The voluminous amount of alcohol from the night before was still moiling about in my stomach; and compounding this internal turbulence was a hangover that had rendered me physically and mentally enfeebled. Moreover, since the early hour had not allowed time for my religiously habitual morning act of regularity, my intestinal musket was fully loaded and primed. As a result, when Dr. Ponce indexed my anus by unceremoniously burying the digit, it was like he had pulled the trigger and sparked the flintlock. The result was a blast of volcanic proportion, discharging a generous portion of quite loose fecal matter that climbed above his rubber glove to adorn the unprotected part of his arm.

He withdrew his finger so quickly that it must have made a popping sound, though I can’t claim to have actually heard it in light of his all-dominant bellow, “Eeyaihu!”. This yelp was followed by a series of guttural caterwauling sounds as he moved as fast as he could, without running– a recognizable practitioner of power walking– to the cabinet, from which, after flinging open the door, he snatched a box of Kleenex.   There was no cessation to the incoherent jabbering as he tried to give me a handful of Kleenex while simultaneously attempting to clean his arm and hand. It sounded as though he were trying to say something, but had lost some vital element of articulation. At one point I thought I could distinguish the whiney accusation, “You shat upon me!” But I couldn’t swear to it, probably just imagined it; although I was intrigued by the possibility that I had driven him to Shakespearean syntax.

I was unable to say I was sorry, because I felt it would sound funny. Not ha ha funny, but funny in an odd way. After all, our verbal communication was suffering from an inherent affliction, separate worlds. I watched him in his losing battle to maintain his aura of authority as he became frustrated with the efficacy of the Kleenex, finally throwing the box at the trash can and missing; but leaving it on the floor as he went to the sink and ripped a roll of paper towels from its holder.   There were a couple of fleeting moments of cursory eye contact, which, I am certain, magnified his confusion as he tried to decipher my facial aspect, because while I was making a half- hearted attempt to look apologetic, my countenance was in reality a mélange of projected feelings ranging from a mortifying grimace of embarrassment to a satisfying smile of retaliation, a combination invalidating any attempt at a neutral visage.

I watched him for what seemed like much longer than it actually was, as he continued to clean his hand.   I had to clench my jaw to stifle my inclination to ask him if he knew the line, “Out, out, damn spot.” Our eyes did not meet again, but I’m sure he could feel the radiation of my gratifying smile. He finally said, “That’s all. See the receptionist before you leave.”

I walked out of the office of Dr. George Morris Ponce III with a Mona Lisa smile of vindication for all the past pokes I had received.   Of course I was embarrassed, but also felt a renewed confidence in the concept of justice. Sometimes a lion-tamer finds himself in the ring with an untamable lion, or one of the professor’s students turns out to be Albert Einstein, but that’s the risk you take when you become a medical Napoleon.

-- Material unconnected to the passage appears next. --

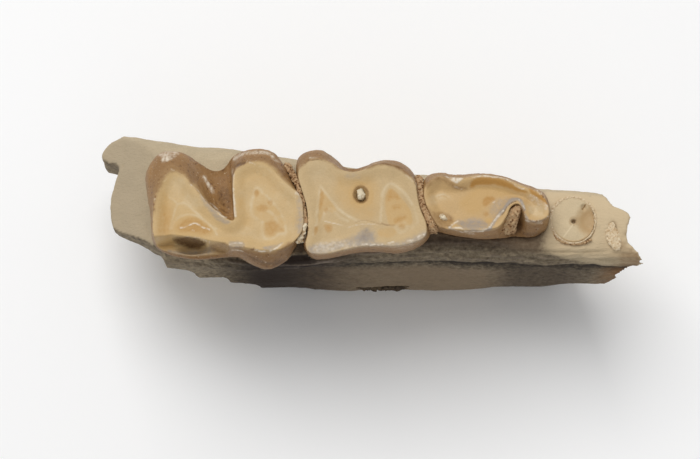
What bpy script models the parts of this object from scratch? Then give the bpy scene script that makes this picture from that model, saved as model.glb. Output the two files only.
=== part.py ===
"""Fossil lower jaw section of a small hornless ruminant.

One piece of a left lower jawbone stands on its worn lower border, teeth up. Two worn molars and the last
premolar sit in it on their roots, and the premolar ahead of them is broken off level with the bone.
+X runs forward along the jaw, +Y towards the cheek and +Z up to the chewing surfaces. The origin is at the
middle of the block, on the surface that it stands on. All sizes below are in millimetres.
"""

import math

import bmesh
import bpy
import numpy as np
from mathutils import Vector, geometry, noise

MM = 0.001

# Driving dimensions
CHEWING_HEIGHT = 11.2  # from the resting face to the worn edges of the crowns
GIRTH_HEIGHT = 9.7  # where a crown is widest
NECK_HEIGHT = 8.75  # where a crown narrows to its roots
NECK_INSET = 0.38  # how far the neck lies inside the girth
WEAR_TILT = -0.05  # rise of the chewing surface for each millimetre towards the cheek
ROW_TO_MIDDLE = 1.26  # how far the line of the tooth row lies from the block's middle, towards the tongue
SOCKET_GAP = 0.1  # between a root and its socket
BONE_LUMPS = 0.14  # most that the bone's low swellings rise or sink
LUMP_PITCH = 2.6  # distance between those swellings
LUMP_SHIFT = (3.1, 0.0, 0.0)  # where the swellings start

# How finely the shapes are divided
SECTION_PITCH = 0.72
POINTS_PER_SECTION_GAP = 3
POINTS_PER_CROWN_GAP = 2
CHEWING_PITCH = 0.5
STUMP_PITCH = 0.3
EDGE_CLEARANCE = 0.45  # share of the pitch that points inside an outline keep from it
CROWN_LEVELS = (0.0, 0.25, 0.55, 1.0)  # shares of the way from the worn edge down to the girth
ROOT_SIDES = 14
ROOT_LEVELS = 5

# Cross-sections of the unbroken jawbone, each as (y, z) from the tongue-side margin of the sockets, down the
# tongue side, round the lower border and up the cheek side to the middle between the margins.
JAW_SECTIONS = {
    -15.5: [(-1.0, 6.6), (-1.6, 6.0), (-1.5, 4.9), (-1.6, 3.0), (-0.8, 0.9), (2.2, 0.4),
            (4.2, 2.4), (5.3, 5.0), (5.1, 6.2), (4.2, 6.9), (1.6, 6.9)],
    -12.2: [(-1.15, 7.6), (-1.75, 6.7), (-1.65, 5.4), (-1.8, 3.1), (-0.9, 0.7), (2.0, 0.2),
            (3.8, 2.3), (5.05, 5.2), (4.85, 6.6), (3.9, 7.5), (1.2, 8.0)],
    -9.6: [(-1.4, 8.3), (-1.9, 7.3), (-1.8, 5.7), (-2.05, 3.1), (-1.1, 0.5), (1.9, 0.1),
           (3.5, 2.2), (4.6, 5.2), (4.4, 6.9), (3.4, 8.1), (0.9, 8.8)],
    -6.0: [(-1.9, 8.9), (-2.3, 7.7), (-1.8, 5.9), (-2.1, 2.9), (-1.2, 0.5), (1.7, 0.0),
           (3.3, 2.0), (4.15, 5.2), (3.95, 7.2), (3.2, 8.5), (0.6, 9.2)],
    -1.0: [(-1.5, 9.0), (-1.9, 7.8), (-1.7, 6.0), (-2.15, 2.7), (-1.3, 0.3), (1.4, -0.1),
           (2.8, 2.0), (3.2, 5.0), (3.05, 7.3), (2.6, 8.6), (0.6, 9.3)],
    4.0: [(-1.0, 9.1), (-1.8, 8.0), (-1.7, 6.1), (-2.15, 2.7), (-1.25, 0.35), (1.1, -0.1),
          (2.3, 2.0), (2.75, 4.8), (2.6, 7.2), (1.9, 8.7), (0.4, 9.3)],
    9.0: [(-1.4, 9.1), (-1.9, 8.1), (-1.75, 6.3), (-2.0, 3.0), (-1.1, 0.6), (0.8, 0.3),
          (1.7, 2.0), (2.05, 4.8), (1.92, 7.4), (1.48, 8.8), (0.2, 9.35)],
    14.5: [(-1.75, 9.0), (-2.1, 8.2), (-2.10, 6.3), (-2.10, 3.8), (-1.2, 1.2), (0.3, 1.0),
           (1.0, 2.4), (1.4, 4.8), (1.4, 7.4), (1.05, 8.8), (0.0, 9.3)],
}

# Crown landmarks go round from the rear corner on the tongue side, along the cheek side and back. Each is
# (edge x, edge y, girth x, girth y): where the worn edge stands, and where the crown is widest below it.
SECOND_MOLAR = {
    "landmarks": [
        (-10.67, -1.45, -10.81, -1.32), (-10.76, -0.25, -10.96, 0.09), (-10.67, 0.71, -11.16, 1.16),
        (-10.42, 1.52, -11.20, 2.27), (-9.88, 2.07, -10.52, 3.25), (-9.29, 1.82, -9.43, 3.28),
        (-8.79, 1.21, -8.65, 2.80), (-8.25, 0.56, -8.20, 2.50), (-7.61, -0.05, -7.86, 2.36),
        (-7.07, -0.46, -7.58, 2.36), (-6.77, -0.46, -7.32, 2.50), (-6.79, 0.25, -7.12, 2.74),
        (-6.84, 1.11, -6.93, 3.03), (-6.77, 1.92, -6.60, 3.28), (-6.28, 2.38, -6.03, 3.43),
        (-5.59, 2.48, -5.30, 3.43), (-4.95, 2.17, -4.70, 3.12), (-4.36, 1.52, -4.20, 2.30),
        (-3.52, 0.71, -3.72, 1.30), (-3.36, -0.15, -3.36, 0.35), (-3.40, -1.01, -3.33, -0.62),
        (-3.90, -1.68, -3.74, -1.48), (-4.56, -2.02, -4.26, -2.25), (-5.39, -2.04, -5.15, -2.64),
        (-6.18, -1.92, -5.99, -2.36), (-6.87, -1.90, -6.67, -2.02), (-7.86, -1.96, -7.81, -2.10),
        (-8.94, -2.02, -8.94, -2.14), (-9.93, -1.88, -10.10, -1.88),
    ],
    "valley": (7, 12),
    "roots": [(-9.1, 0.75, 1.15, 1.45, 5.4), (-5.35, 0.55, 1.20, 1.60, 3.4)],
}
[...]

By the time I reached The Sabine I was feeling confident that I was in for a blue chip day.   I was looking forward to working, and more, with Latisha. And I knew it would be a fun time with the juvies on the water. I was ready.   Purged of last night’s hangover, and the probe over and done, my step was light and my smile in command, as I walked up the gang plank thinking, “It was an accident, it really was, but what a glorious coup, had I done it on purpose, a victorious counter attack.”